Performing live is an essential aspect of what I do. It’s a two way connection I need to have with my audience, and something that leads to new ideas that I bring back to the studio.

I think this is always an issue, but it’s down to what you need to do on stage. If you need to bring a whole modular cabinet because it’s essential to the performance, then you should. If not, I don’t see the point. On my upcoming Vibrant Forms audio-visual performance, I will use a lot more analogue equipment from my studio, as it is essential to bring this gear along to be able to reproduce the sounds from the albums.

Tell us a bit more about the audiovisual show - do you have a visual artist joining you on stage? Who did you work on it with?
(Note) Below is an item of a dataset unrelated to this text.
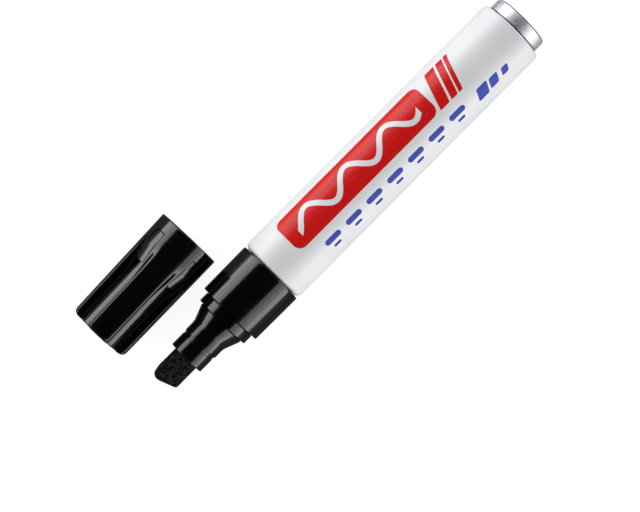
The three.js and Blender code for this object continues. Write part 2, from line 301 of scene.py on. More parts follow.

The ‘Vibrant Forms - Live’ performance is a study on impression. It reflects amorphous shapes and worlds that are constantly evolving and do not have a static, fixed definition, allowing the audience to engage freely.

I collaborated with the photographer/cinematographer Lucas Zimmermann. After researching visual forms and impressions, he came up with the idea of creating unidentifiable forms and shapes. Shapes that change and transform into others, in an organic non-artificial way.

It’s sound and images interacting in a unique space we created for them… In such an environment, nothing is absolute.